* [WHAT TO PRODUCE] Extract the complete data exactly as given.

* [DATA SECTION]
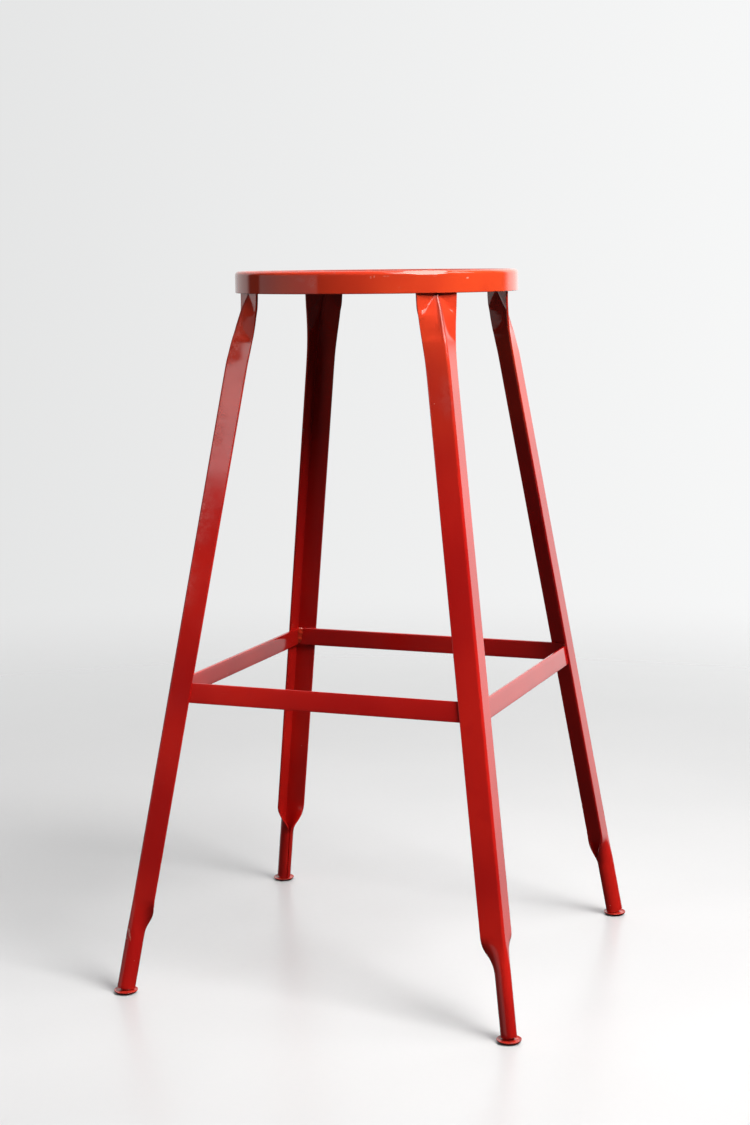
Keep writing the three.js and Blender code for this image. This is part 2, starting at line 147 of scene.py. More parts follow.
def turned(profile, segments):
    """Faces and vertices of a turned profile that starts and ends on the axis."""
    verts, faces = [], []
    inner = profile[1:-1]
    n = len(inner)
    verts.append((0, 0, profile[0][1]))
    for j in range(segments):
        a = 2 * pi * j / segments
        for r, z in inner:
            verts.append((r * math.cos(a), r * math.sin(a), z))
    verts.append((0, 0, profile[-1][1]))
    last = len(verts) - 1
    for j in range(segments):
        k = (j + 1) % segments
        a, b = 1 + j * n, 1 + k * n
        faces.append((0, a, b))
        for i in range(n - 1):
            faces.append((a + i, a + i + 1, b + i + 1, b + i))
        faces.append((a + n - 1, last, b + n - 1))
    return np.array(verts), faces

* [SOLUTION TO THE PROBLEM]
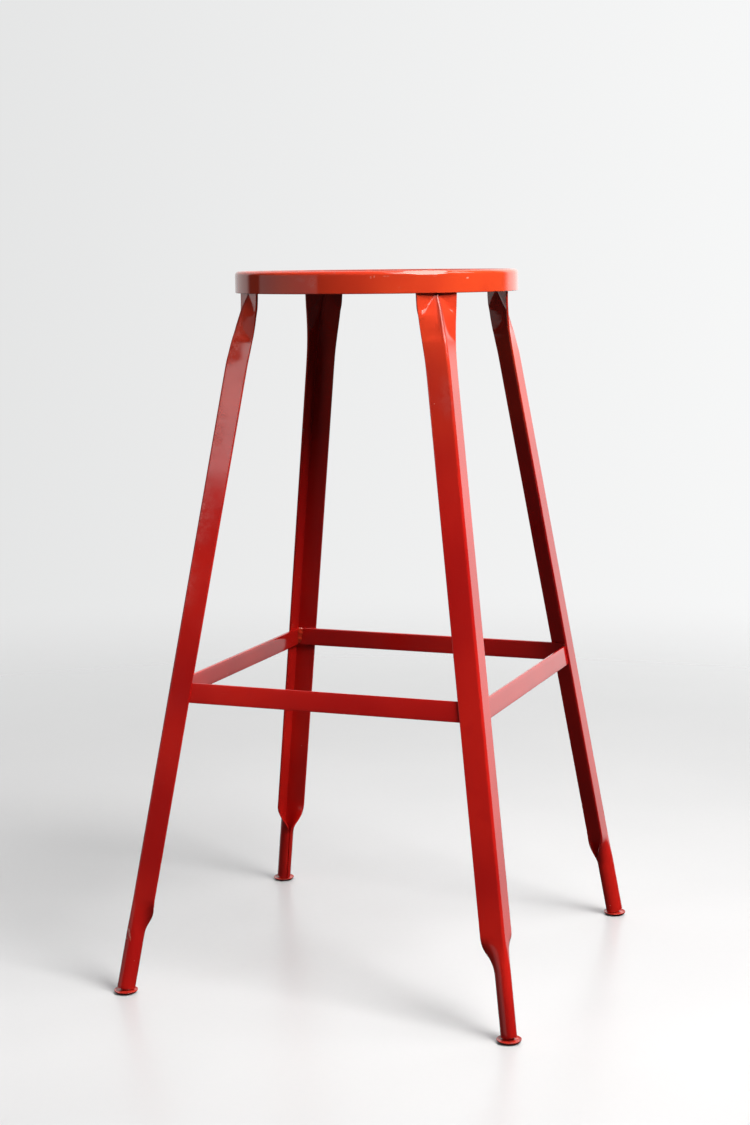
Keep writing the three.js and Blender code for this image. This is part 2, starting at line 147 of scene.py. More parts follow.
def turned(profile, segments):
    """Faces and vertices of a turned profile that starts and ends on the axis."""
    verts, faces = [], []
    inner = profile[1:-1]
    n = len(inner)
    verts.append((0, 0, profile[0][1]))
    for j in range(segments):
        a = 2 * pi * j / segments
        for r, z in inner:
            verts.append((r * math.cos(a), r * math.sin(a), z))
    verts.append((0, 0, profile[-1][1]))
    last = len(verts) - 1
    for j in range(segments):
        k = (j + 1) % segments
        a, b = 1 + j * n, 1 + k * n
        faces.append((0, a, b))
        for i in range(n - 1):
            faces.append((a + i, a + i + 1, b + i + 1, b + i))
        faces.append((a + n - 1, last, b + n - 1))
    return np.array(verts), faces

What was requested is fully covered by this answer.